Of course if a, b and c are all fractions then this inequality is obvious as when fractions are divided the answer is always greater (or equal) then either of the two fractions to begin with.

 

this is not very mathematical and I'm sure if there is a flaw in my logic it will be pointed out.... It is a logical proof however (I did try for a mathematical one!).

let me rephrase...

Your last equation 0 > (c-1)a^2b+(a-1)b^2c+(b-1)ac^2, would make sense if a, b and c were ALL fractions, but as I pointed out in my last post only 1 of them has to be a fraction (according to the original conditions).

 

I think my proof is fine but it may have a flaw... Awaiting confirmation!!!!

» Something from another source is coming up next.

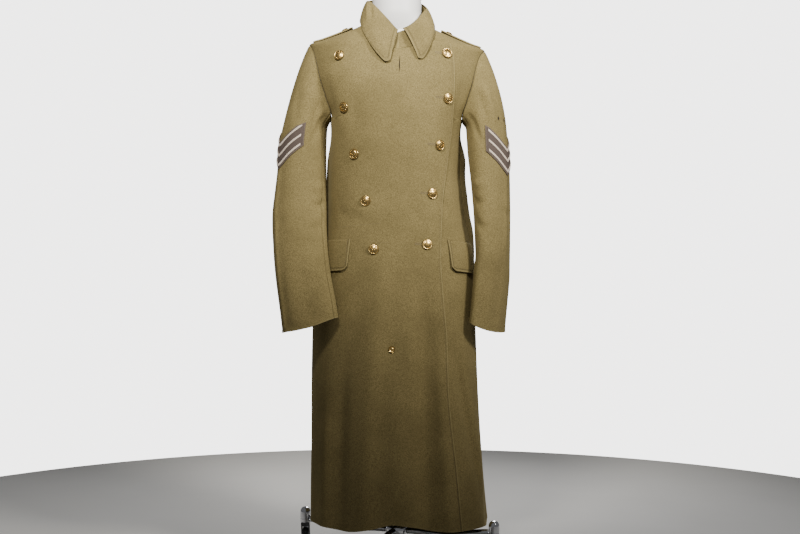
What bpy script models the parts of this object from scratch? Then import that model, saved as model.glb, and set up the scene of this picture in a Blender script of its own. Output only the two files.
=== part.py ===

That´s not correct. The 2nd line would be: a²b + b²c + c²a > (a+b+c)(abc)

 

oops, stupid me

Re: Mobius

 

a*b*c<1 but not a*b*c<0

 

"at least ONE of them must be a fraction"

means one or two may be a fraction

 

"one of them will be a fraction (say a) and as it is on the bottom line it will be inverted and will be large. It will also be larger then the other two numbers added together (b + c)"

a*b*c<1 does not imply

1/a>b+c

say a=1/3, b=1, c=2

"at least ONE of them must be a fraction"

means one or two may be a fraction

 

Doesn't matter of 2 of them are fractions, this just strengtens the case.

 

1/a>b+c

say a=1/3, b=1, c=2

 

That is true, in this case 1/a = b + c

However there are two more numbers to be added to that 1/a (or b/a) as it would be.

Now I did say it would be greater but as you showed it could be equal, however as there are 2 more numbers to be added to it, it will always be greater...

L.H.S.

a/c + b/a + c/b

=[(a^2)b+(b^2)c+(c^2)a]/abc

let x as abc which is smaller than 1

=(a^2b+b^2c+c^2a)/x

L.H.S.*x=a^2b+b^2c+c^2a

R.H.S*x=(a+b+c)abc

=(a^2)bc+a(b^2)c+ab(c^2)

=(c-1)(a^2b)+(a-1)(b^2c)+(b-1)(c^2a)+a^2b+b^2c+c^2a

let LHS*x as r and RHS*x as w,

r-r=0

w-r=(c-1)(a^2b)+(a-1)(b^2c)+(b-1)(c^2a)

0>abc(a+b+c)-(a^2b+b^2c+c^2a)